Data entries:
------------------------

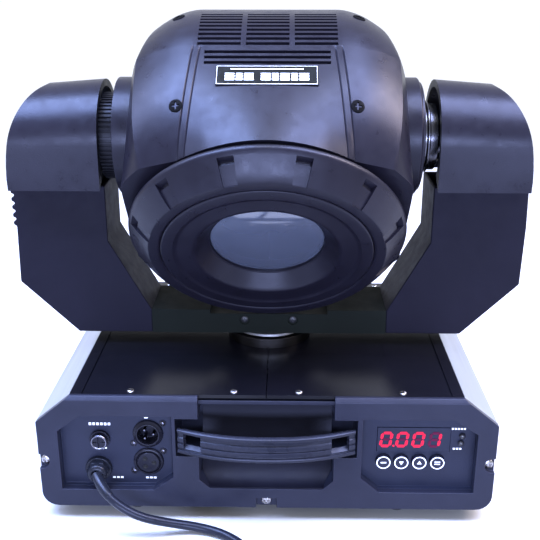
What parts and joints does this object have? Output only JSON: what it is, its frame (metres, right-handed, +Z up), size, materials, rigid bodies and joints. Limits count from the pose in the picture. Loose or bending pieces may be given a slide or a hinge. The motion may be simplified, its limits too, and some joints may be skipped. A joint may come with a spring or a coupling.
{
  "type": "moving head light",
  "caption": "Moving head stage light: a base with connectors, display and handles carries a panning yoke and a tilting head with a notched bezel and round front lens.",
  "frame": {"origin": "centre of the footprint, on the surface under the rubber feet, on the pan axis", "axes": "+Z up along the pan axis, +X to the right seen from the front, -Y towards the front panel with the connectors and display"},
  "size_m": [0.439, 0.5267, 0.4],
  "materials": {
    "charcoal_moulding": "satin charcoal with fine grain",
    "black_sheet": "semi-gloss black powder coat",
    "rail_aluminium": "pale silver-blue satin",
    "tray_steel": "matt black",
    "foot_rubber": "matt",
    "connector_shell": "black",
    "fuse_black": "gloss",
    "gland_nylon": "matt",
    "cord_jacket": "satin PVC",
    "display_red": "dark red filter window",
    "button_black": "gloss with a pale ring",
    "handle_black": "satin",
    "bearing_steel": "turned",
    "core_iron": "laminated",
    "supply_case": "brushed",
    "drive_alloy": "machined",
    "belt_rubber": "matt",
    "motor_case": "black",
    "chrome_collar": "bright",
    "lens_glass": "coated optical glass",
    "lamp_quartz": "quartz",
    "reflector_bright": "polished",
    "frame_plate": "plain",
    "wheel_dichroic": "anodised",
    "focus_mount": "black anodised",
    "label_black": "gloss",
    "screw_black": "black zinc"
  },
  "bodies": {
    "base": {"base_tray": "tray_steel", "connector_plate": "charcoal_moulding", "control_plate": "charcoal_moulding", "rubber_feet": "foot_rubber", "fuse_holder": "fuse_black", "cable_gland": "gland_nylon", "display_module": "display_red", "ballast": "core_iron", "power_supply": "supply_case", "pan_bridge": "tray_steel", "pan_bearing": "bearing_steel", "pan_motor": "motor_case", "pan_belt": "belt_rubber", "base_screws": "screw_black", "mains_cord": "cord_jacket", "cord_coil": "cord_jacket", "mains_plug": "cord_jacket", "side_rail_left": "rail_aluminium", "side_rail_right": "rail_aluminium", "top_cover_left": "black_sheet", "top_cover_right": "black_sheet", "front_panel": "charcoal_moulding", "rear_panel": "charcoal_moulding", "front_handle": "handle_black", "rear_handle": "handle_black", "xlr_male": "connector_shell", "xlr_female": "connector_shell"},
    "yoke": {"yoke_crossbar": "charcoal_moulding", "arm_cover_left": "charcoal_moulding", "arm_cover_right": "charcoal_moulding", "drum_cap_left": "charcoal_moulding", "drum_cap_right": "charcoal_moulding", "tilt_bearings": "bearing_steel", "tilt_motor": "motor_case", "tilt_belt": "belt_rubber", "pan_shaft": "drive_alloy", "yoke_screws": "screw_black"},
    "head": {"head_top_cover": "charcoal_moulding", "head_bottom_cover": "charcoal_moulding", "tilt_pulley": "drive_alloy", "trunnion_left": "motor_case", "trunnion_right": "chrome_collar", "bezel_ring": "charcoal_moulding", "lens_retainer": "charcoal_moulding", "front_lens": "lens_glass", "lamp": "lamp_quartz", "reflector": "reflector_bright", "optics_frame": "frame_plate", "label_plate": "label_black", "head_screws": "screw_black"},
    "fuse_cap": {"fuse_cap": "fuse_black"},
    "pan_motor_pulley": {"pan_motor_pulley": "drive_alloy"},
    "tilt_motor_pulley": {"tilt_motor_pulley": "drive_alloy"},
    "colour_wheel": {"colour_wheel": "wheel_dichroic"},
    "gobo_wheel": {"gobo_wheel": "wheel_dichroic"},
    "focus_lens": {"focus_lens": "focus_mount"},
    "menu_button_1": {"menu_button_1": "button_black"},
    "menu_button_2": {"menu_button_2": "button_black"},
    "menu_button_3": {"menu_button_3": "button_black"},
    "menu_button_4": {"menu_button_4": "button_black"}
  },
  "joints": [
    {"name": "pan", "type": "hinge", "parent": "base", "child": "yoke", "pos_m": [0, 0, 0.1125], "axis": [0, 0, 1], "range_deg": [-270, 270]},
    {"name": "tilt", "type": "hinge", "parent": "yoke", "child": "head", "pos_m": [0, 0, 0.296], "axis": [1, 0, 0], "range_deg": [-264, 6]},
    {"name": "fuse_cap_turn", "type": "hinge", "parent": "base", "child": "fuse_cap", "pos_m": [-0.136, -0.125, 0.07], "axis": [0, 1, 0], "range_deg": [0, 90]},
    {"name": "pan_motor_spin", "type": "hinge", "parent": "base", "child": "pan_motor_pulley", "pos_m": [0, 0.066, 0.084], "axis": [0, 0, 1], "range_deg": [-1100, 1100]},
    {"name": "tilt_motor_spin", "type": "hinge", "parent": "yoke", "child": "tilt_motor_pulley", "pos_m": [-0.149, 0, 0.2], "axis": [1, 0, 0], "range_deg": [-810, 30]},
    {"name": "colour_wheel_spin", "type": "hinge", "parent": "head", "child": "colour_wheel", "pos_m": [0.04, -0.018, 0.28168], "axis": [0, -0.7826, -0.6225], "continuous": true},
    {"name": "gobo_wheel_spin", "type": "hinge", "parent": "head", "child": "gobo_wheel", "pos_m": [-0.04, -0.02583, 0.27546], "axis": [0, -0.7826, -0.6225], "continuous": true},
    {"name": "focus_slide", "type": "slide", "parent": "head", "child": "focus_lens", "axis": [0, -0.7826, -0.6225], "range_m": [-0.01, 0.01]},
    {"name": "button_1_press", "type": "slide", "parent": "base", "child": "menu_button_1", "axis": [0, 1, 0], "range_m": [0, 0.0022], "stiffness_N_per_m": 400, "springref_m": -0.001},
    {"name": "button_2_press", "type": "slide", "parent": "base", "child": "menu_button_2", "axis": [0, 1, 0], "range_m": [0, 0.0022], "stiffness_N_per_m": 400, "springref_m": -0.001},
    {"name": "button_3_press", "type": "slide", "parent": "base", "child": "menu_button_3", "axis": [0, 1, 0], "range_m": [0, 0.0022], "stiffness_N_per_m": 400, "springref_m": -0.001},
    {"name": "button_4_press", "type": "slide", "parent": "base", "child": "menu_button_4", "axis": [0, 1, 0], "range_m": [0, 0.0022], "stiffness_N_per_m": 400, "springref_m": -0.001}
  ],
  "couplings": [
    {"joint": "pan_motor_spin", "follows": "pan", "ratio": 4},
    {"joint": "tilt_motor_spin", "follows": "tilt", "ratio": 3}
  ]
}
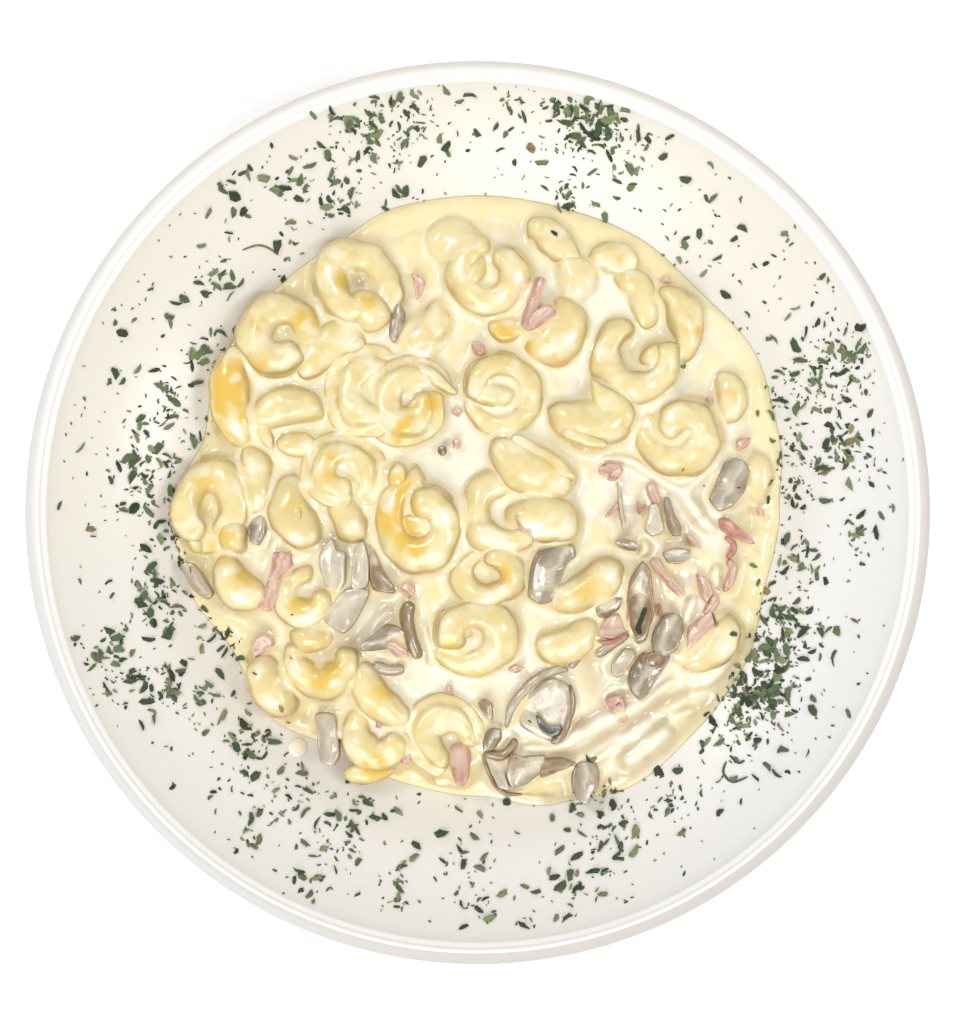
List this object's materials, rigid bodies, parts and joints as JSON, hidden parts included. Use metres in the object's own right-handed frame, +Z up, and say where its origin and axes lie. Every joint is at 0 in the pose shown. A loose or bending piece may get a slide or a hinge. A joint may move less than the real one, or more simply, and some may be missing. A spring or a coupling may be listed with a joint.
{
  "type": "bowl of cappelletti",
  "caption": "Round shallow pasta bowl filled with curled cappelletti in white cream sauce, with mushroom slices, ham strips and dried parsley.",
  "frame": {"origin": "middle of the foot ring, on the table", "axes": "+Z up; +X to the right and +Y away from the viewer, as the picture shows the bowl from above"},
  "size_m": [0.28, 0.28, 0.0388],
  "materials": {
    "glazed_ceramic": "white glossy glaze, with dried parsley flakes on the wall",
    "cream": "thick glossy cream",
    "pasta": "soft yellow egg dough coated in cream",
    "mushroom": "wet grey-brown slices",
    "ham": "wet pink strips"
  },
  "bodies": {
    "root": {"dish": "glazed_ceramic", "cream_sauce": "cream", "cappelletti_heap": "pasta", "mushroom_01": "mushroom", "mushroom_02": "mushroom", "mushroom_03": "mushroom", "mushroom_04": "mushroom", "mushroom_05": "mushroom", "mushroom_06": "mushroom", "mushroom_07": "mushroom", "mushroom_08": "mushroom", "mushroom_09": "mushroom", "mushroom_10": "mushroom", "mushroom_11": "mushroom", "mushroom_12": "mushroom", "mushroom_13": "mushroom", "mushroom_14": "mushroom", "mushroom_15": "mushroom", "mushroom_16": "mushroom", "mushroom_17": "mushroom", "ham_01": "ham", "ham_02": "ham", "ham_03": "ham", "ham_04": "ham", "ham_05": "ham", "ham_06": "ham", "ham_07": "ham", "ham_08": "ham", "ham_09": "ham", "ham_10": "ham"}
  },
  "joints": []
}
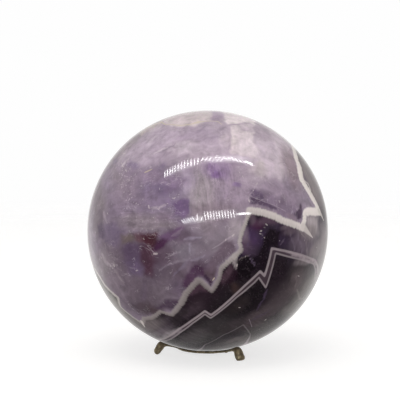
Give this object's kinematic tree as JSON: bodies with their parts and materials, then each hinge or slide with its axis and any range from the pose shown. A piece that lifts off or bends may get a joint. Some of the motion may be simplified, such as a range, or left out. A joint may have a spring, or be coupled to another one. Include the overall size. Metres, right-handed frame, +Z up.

------------------------

### EXERCISE:
Looking at the material above, count the lines that hold "joints" and give the total alone.

### SOLUTION TO THIS EXERCISE:
4